▸ **To do**: Write out every line below that includes the word "More".

▸ **Records shown**:
####

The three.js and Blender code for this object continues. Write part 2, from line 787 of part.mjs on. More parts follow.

####

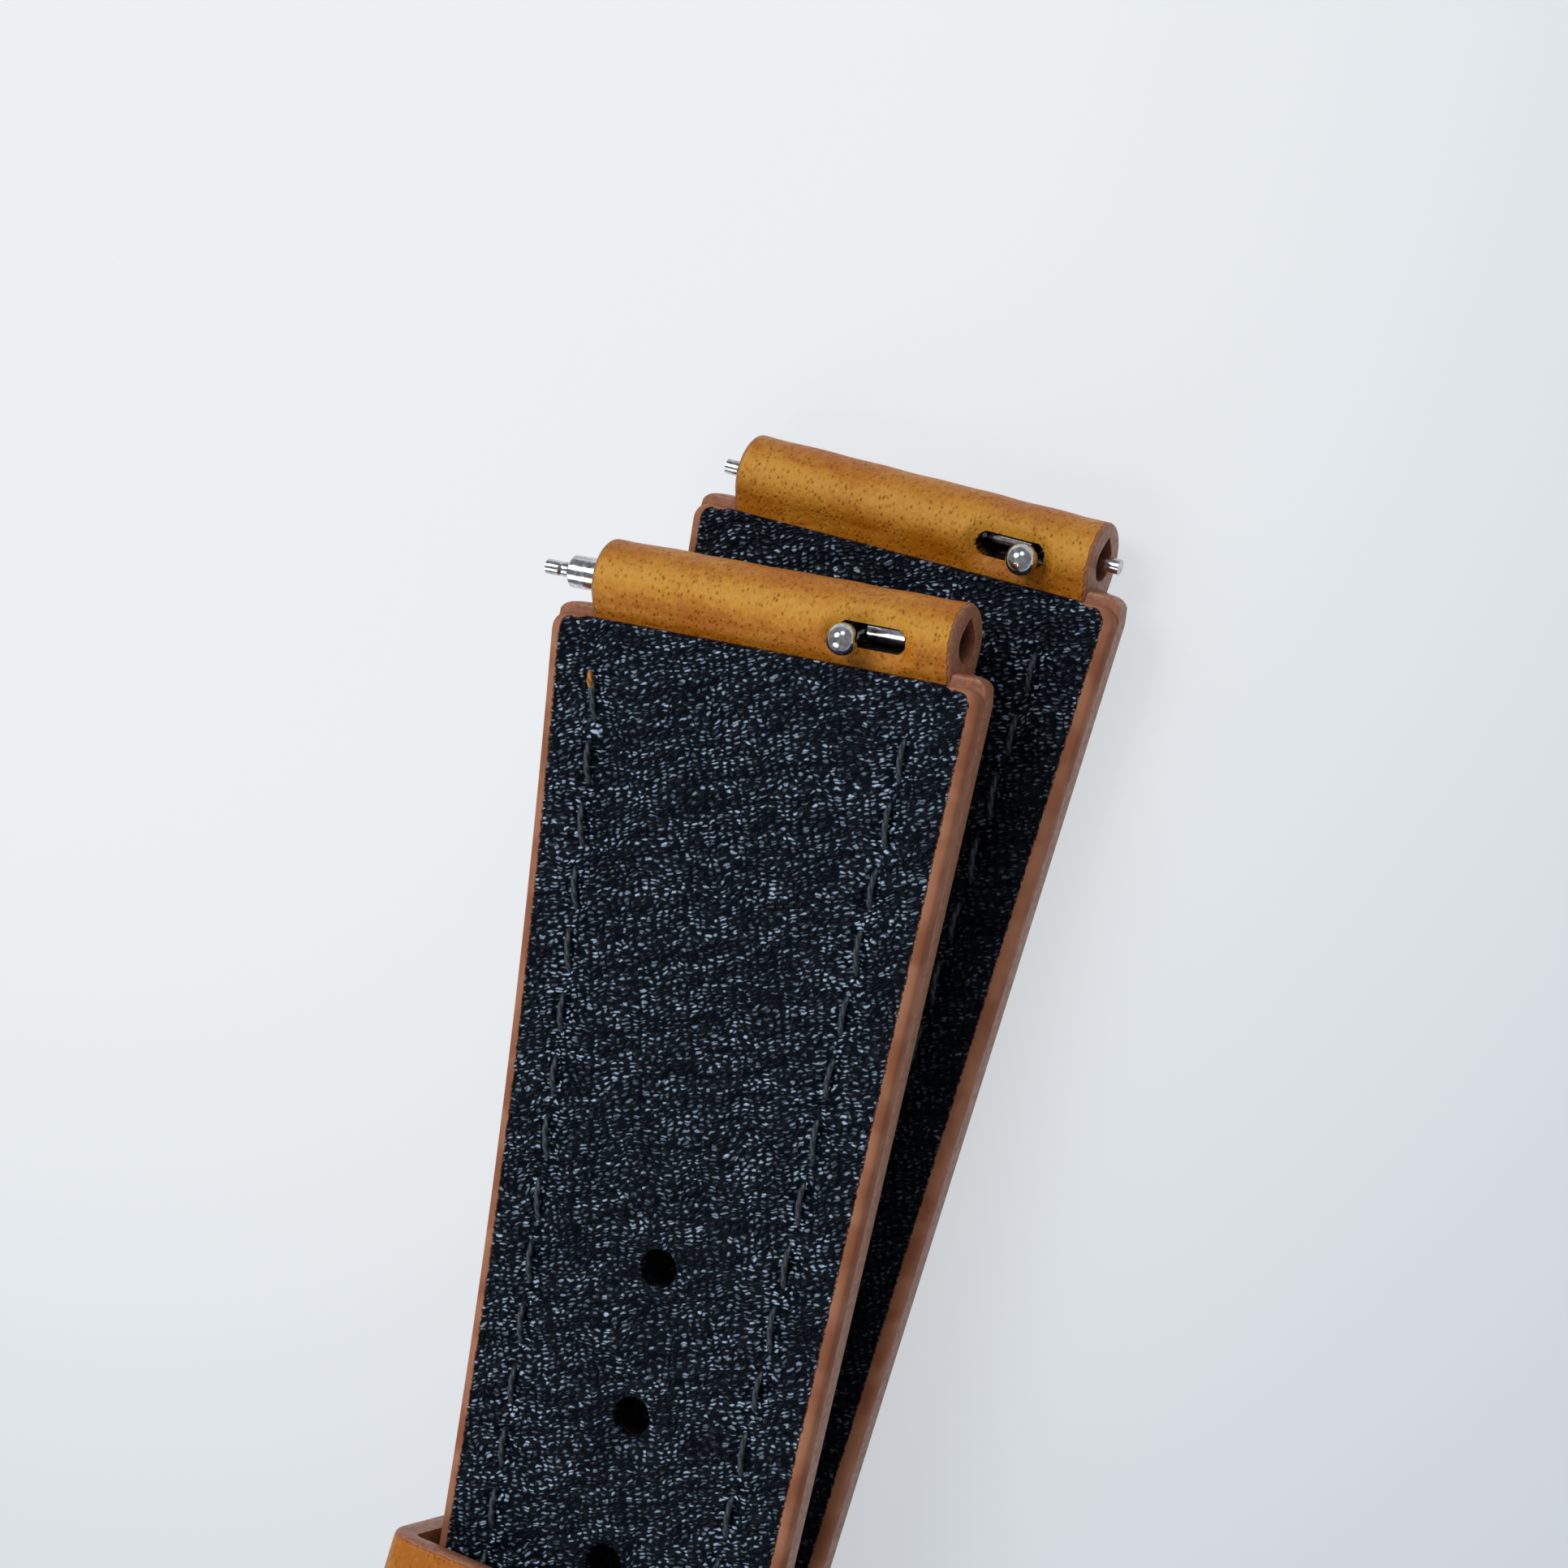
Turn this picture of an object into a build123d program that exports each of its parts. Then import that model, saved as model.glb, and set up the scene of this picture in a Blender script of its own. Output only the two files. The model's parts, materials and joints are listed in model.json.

####

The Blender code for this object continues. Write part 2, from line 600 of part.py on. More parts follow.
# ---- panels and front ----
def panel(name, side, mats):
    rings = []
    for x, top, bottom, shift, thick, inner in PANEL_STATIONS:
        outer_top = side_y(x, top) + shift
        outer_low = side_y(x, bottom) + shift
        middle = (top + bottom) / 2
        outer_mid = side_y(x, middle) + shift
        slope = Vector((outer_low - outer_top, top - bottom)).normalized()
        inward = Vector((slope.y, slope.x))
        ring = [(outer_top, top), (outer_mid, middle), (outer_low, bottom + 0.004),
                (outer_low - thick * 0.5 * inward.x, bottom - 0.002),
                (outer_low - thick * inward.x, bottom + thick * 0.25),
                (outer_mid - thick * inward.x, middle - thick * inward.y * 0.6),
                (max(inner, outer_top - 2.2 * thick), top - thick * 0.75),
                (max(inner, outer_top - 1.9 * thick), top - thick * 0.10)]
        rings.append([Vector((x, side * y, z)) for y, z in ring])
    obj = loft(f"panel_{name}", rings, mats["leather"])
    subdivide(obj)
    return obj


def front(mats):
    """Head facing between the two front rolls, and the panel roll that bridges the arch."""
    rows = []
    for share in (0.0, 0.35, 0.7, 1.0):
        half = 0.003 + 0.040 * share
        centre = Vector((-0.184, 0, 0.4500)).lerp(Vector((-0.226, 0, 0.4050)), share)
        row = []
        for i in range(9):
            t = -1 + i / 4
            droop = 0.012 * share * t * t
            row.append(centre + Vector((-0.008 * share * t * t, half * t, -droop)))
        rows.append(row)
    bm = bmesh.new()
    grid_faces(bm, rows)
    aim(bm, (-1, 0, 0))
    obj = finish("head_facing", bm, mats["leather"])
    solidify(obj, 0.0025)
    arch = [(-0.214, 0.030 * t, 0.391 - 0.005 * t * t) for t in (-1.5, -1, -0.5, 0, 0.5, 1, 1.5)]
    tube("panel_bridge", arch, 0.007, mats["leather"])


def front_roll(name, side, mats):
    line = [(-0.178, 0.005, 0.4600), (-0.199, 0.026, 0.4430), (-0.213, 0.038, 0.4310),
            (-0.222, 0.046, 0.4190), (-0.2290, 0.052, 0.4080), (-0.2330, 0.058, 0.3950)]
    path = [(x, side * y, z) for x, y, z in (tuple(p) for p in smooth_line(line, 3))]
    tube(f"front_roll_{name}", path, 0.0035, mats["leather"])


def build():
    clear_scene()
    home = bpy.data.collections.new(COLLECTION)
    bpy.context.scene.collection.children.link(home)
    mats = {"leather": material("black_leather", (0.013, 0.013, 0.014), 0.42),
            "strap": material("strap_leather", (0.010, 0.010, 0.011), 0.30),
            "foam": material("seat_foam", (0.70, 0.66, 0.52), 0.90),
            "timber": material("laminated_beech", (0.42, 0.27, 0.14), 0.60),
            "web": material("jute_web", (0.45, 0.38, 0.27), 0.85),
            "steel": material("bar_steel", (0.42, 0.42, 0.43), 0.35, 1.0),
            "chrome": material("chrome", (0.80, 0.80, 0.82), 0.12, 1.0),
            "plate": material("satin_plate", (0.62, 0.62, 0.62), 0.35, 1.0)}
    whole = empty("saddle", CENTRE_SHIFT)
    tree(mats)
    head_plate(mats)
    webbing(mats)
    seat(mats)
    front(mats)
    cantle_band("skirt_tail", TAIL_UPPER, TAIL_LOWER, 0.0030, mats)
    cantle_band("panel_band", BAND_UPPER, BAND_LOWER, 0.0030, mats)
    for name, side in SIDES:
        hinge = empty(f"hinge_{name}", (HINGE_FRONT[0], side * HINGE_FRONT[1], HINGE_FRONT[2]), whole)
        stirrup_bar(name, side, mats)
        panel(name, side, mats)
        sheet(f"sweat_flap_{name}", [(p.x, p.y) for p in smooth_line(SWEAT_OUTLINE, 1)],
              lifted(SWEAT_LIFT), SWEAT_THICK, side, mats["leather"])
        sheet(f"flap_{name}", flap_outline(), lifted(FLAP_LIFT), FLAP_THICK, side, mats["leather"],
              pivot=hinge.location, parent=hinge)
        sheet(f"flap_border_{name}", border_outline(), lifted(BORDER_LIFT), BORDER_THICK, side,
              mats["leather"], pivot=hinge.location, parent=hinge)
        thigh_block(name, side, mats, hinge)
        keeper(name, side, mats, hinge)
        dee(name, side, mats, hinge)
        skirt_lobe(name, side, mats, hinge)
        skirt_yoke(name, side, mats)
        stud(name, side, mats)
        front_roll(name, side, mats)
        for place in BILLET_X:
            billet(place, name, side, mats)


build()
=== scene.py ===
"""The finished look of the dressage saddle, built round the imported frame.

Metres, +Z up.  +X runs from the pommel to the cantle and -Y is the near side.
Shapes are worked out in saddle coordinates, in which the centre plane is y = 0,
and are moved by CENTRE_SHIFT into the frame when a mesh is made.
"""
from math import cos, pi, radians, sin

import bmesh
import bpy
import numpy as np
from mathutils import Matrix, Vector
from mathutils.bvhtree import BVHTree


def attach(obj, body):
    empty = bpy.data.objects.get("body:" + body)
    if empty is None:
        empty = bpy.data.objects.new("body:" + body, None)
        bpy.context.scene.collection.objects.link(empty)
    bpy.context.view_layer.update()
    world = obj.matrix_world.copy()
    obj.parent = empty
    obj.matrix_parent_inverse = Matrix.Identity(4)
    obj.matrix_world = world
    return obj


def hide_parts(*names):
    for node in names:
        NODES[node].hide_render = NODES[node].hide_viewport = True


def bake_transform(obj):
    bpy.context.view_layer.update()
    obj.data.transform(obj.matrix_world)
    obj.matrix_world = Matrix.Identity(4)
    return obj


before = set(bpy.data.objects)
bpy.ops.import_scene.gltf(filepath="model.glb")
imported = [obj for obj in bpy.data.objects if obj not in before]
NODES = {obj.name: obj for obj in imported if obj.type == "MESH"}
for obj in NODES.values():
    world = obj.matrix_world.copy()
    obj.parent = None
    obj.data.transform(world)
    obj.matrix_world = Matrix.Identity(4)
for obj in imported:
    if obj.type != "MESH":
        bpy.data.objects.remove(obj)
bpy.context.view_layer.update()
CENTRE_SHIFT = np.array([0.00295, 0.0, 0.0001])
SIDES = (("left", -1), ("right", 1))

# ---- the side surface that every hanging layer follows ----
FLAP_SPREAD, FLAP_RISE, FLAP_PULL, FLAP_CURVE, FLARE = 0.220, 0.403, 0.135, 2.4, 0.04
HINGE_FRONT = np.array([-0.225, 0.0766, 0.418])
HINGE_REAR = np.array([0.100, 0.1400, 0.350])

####

▸ **Task answer**:
The three.js and Blender code for this object continues. Write part 2, from line 787 of part.mjs on. More parts follow.
The Blender code for this object continues. Write part 2, from line 600 of part.py on. More parts follow.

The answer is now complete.